◆ Supplied material
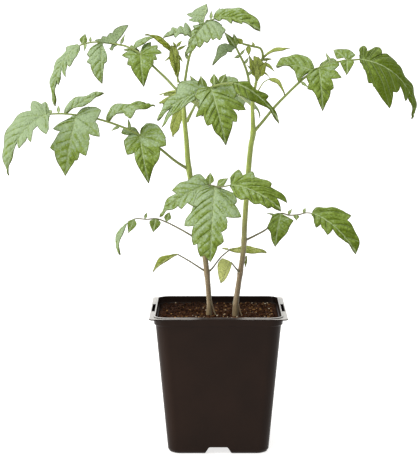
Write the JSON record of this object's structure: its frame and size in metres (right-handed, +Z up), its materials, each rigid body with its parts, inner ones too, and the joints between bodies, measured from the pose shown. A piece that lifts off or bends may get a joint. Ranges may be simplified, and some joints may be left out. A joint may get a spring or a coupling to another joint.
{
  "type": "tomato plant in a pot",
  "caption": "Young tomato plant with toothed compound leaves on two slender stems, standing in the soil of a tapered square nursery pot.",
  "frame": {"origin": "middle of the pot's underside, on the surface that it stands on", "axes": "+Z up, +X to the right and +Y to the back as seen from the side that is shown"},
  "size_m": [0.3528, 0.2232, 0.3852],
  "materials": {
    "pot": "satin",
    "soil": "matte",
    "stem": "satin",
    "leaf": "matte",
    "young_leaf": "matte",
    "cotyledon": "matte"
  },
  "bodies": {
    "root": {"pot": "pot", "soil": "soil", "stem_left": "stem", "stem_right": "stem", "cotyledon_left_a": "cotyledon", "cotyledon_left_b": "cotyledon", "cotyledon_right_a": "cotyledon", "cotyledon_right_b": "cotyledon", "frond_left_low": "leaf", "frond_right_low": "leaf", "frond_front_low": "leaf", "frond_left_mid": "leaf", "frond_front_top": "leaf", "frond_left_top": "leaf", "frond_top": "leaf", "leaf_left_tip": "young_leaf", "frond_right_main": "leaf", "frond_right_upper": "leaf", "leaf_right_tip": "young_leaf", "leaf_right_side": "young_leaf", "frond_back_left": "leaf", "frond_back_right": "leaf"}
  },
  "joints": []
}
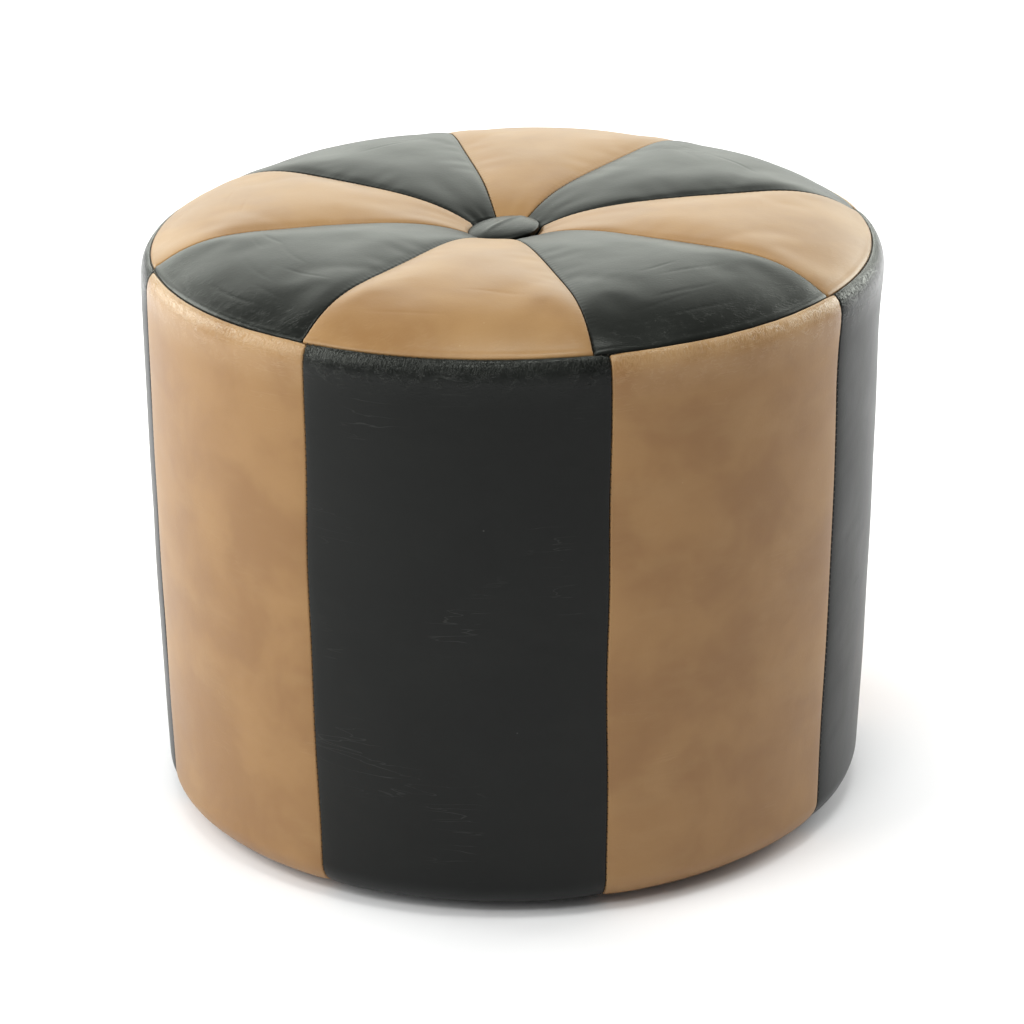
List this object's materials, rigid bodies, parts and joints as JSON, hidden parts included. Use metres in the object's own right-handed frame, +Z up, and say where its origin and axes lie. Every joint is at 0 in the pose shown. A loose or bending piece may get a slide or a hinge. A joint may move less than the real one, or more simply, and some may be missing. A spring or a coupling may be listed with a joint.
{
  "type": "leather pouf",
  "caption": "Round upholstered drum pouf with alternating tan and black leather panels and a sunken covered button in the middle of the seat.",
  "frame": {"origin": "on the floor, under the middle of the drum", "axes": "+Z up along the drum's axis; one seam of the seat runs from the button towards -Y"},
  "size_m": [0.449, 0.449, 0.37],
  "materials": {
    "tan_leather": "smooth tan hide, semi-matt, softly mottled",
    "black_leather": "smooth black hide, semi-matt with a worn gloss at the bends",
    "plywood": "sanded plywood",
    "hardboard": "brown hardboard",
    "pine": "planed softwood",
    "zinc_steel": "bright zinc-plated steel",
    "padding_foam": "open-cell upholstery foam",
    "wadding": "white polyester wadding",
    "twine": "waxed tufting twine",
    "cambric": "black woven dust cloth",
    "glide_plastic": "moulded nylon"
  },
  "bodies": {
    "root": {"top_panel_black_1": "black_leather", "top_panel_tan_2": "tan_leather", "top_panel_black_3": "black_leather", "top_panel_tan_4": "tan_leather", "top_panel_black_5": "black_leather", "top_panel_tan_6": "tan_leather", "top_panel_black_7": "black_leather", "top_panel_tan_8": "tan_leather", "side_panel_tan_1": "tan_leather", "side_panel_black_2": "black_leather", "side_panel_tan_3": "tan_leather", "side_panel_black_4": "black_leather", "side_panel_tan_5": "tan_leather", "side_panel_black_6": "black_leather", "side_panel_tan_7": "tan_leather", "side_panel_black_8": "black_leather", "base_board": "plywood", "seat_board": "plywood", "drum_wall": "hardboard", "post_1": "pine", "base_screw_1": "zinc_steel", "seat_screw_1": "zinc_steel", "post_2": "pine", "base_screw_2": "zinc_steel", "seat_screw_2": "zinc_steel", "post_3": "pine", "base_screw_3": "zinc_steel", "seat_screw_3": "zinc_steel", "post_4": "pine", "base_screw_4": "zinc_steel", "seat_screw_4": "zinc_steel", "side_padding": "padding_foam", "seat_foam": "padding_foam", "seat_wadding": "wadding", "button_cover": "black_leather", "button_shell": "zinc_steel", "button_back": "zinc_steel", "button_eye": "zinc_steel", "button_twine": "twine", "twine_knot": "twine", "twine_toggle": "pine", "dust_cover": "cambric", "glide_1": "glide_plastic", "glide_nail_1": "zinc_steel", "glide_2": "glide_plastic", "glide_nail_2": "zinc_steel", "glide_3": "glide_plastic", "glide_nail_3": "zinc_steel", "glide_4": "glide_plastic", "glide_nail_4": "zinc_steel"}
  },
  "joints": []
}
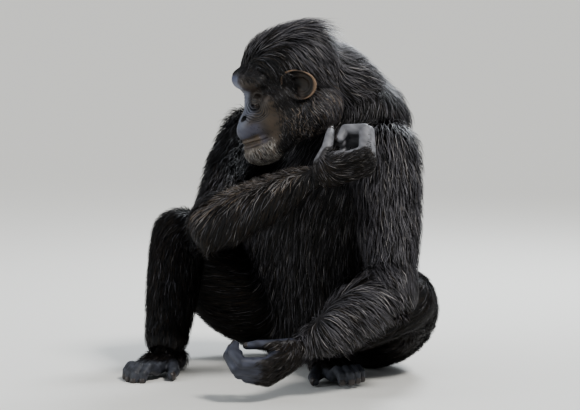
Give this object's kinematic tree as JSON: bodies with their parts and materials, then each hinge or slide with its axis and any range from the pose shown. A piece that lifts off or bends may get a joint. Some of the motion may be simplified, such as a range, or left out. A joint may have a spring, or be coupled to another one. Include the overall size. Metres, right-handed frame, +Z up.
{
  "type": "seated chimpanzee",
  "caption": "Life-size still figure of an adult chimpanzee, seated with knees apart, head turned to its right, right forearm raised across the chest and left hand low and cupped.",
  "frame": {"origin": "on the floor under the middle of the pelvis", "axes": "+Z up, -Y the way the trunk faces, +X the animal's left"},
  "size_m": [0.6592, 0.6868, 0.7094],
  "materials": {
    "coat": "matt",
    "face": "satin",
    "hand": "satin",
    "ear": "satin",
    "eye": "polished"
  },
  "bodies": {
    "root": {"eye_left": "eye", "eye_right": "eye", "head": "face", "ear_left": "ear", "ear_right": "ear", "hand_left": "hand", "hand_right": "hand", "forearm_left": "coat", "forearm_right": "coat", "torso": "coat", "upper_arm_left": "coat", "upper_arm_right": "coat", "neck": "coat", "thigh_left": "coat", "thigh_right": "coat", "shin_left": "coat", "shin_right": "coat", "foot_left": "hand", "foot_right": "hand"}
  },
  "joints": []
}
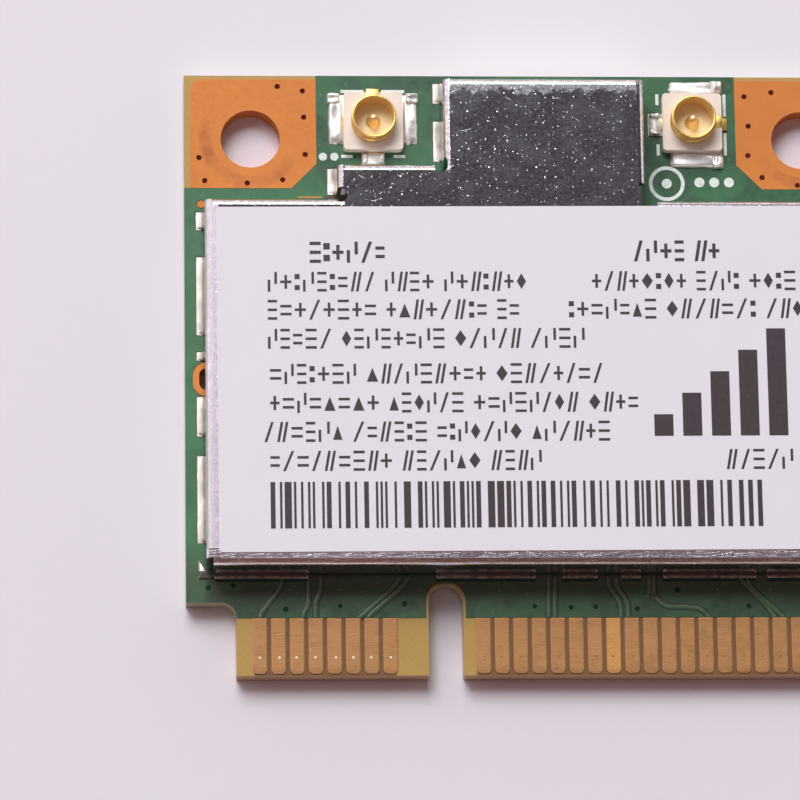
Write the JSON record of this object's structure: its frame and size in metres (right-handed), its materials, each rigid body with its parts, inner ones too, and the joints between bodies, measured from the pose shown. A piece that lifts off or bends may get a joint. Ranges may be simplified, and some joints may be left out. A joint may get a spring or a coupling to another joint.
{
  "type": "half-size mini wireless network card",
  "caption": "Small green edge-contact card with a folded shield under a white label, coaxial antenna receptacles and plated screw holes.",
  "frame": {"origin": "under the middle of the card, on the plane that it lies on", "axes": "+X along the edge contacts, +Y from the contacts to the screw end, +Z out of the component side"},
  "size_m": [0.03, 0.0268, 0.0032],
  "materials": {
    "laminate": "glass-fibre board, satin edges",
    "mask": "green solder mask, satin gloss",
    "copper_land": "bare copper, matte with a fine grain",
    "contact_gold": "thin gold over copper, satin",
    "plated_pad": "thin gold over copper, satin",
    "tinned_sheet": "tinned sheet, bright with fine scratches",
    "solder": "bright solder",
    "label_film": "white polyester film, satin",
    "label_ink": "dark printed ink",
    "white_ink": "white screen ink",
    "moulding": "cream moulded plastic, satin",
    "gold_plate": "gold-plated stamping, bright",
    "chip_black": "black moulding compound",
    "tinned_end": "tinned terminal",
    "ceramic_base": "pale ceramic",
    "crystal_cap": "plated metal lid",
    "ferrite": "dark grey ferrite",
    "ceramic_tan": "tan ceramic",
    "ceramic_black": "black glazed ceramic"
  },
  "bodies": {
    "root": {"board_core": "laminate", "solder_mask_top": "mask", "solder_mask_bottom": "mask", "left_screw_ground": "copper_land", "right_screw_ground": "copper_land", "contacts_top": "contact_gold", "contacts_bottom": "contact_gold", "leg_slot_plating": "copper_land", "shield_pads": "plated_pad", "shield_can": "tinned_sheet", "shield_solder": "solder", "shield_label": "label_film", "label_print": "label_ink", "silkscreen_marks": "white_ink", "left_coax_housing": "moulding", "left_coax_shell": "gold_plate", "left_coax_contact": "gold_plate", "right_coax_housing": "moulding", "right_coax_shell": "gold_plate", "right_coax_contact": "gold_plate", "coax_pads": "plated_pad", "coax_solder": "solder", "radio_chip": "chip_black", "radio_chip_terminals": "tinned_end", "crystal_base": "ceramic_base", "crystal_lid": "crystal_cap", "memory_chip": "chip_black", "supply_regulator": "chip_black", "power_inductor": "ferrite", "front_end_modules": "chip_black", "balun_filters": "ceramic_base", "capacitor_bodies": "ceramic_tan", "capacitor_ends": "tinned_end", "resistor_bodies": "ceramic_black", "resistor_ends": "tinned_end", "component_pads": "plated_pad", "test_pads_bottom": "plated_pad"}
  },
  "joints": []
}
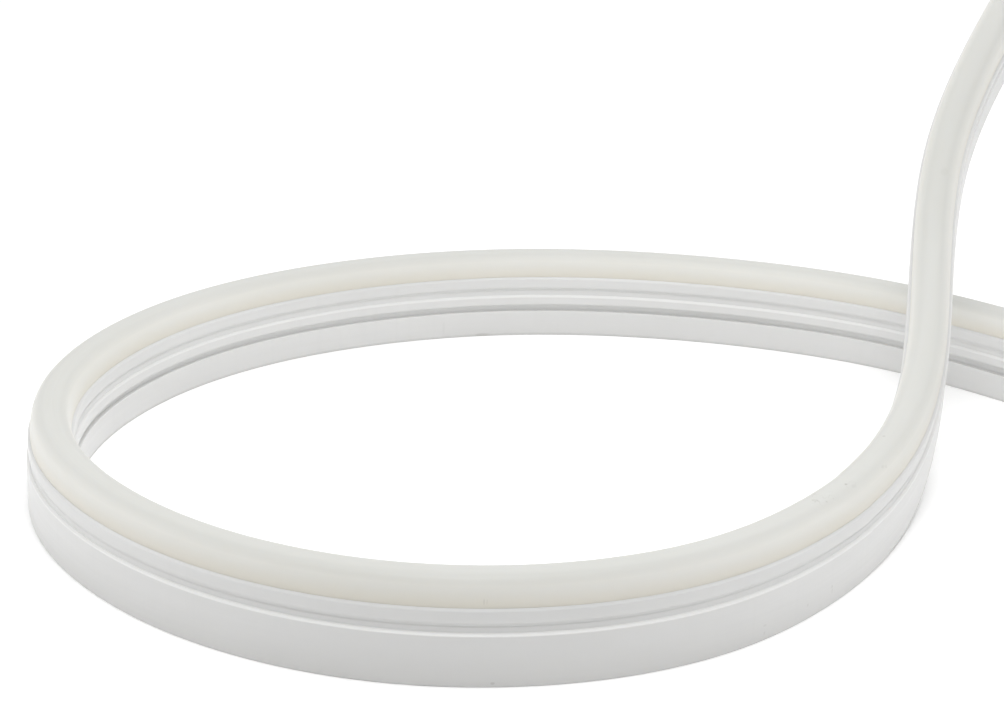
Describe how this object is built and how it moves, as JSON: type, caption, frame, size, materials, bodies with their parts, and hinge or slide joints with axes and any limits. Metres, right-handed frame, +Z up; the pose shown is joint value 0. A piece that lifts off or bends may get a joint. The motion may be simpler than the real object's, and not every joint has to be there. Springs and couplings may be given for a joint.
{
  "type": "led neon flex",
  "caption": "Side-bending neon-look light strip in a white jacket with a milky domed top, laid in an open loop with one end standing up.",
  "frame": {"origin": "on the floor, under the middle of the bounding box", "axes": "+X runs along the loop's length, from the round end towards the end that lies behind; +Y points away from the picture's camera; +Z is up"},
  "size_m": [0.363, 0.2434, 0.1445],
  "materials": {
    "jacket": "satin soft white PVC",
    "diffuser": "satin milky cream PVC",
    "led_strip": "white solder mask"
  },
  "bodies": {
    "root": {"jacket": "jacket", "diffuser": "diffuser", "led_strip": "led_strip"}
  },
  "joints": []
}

◆ Aim
How many of the lines above contain the string "measured"? Give the number only.

◆ Solved problem
2